UMass Boston

Report Cites Gains and Gaps in Political Leadership of Women of Color in Massachusetts

05/24/2021| Center for Women in Politics and Public Policy

Historic High for Women of Color in Elected Office

Profiles in Leadership report cover

The only comprehensive publication on the elected leadership of women of color in Massachusetts demonstrates a growing trend of women of color being elected to seats and in municipalities where women of color have not historically held positions of elected leadership alongside persistent gaps in representation across the Commonwealth. Today UMass Boston’s Center for Women in Politics and Public Policy, in partnership with the Massachusetts Women of Color Coalition, released its updated Profiles in Leadership: Women of Color Elected to Office in Massachusetts, showing that since the first-ever report was issued in 2015, there has been an 83 percent increase in the number of women of color elected in the Bay State. Based on profiles developed for women featured in the publication, the report notes that many women of color political leaders prioritize closing disparities in housing, healthcare, education, workforce, and economic development. 

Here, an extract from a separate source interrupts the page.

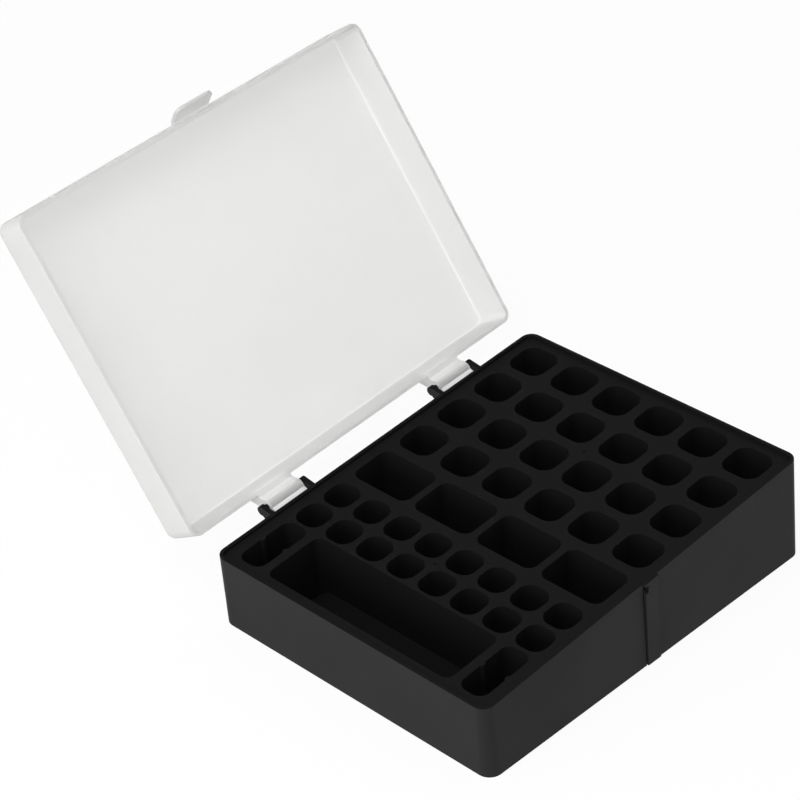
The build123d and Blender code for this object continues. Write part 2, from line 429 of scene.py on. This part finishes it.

“Women of color leaders in Massachusetts are reimagining and constructing progressive policies related to the economy, labor, education, health, and other systems that work for, instead of against, women of color, which is long overdue” said Laurie Nsiah-Jefferson, director of the Center for Women in Politics and Public Policy at UMass Boston’s McCormack Graduate School. “They are leading the way on challenges facing the municipalities and districts they serve and transforming politics in Massachusetts along the way.”

Highlights from the report include: 

  • 174 women of color have been elected to office at the local, county, state legislative, and/or Congressional level in the Commonwealth 
  • 85 women of color have been elected to school committee, making it the most commonly held office; only 5 women of color have served as mayor  
  • 27 women of color from Boston have been elected to office, making it the municipality with the highest number of women of color elected at various levels of government, followed by Chelsea, Lawrence, Springfield, and Cambridge 
  • 88 women of color served their initial year in office from 2010-2019, which is two and a half times the number serving their first year between 2000 and 2009 
  • 28 cities and towns of the Commonwealth’s 351 have had one woman of color elected to office (local, county, or state legislative) and the majority of these communities had their first woman of color come into office between 2016 and 2021 
  • Close to 300 municipalities have never had a woman of color elected at the local level (city/town council, select board, school committee, mayor) 

Celia J. Blue, president and CEO of Massachusetts Women of Color Coalition (MAWOCC) cited “the importance of Profiles in Leadership to MAWOCC’s Political and Civic Leadership Platform which aims to increase women of color hired, appointed, and elected as officials and in senior level positions in state government, including boards and commissions.” She noted that “it’s imperative that we develop systems to support them. It is critical that women of color are at the legislative decision-making tables because they are at the center of our communities of color and communities in the Commonwealth as a whole.”

“We know how inspirational it can be to see women running and winning elected office, and occupying policy roles that address society’s urgent issues,” said Charlotte Golar Richie, a former state representative who currently chairs advisory boards for both the Center for Women in Politics and Public Policy and the Massachusetts Women of Color Coalition. “This compendium, which features 174 women of color elected and former elected officials, not only serves as a valuable political history lesson, it also is an important reminder that women of color have contributed and continue to contribute to the public discourse and political activism of our state."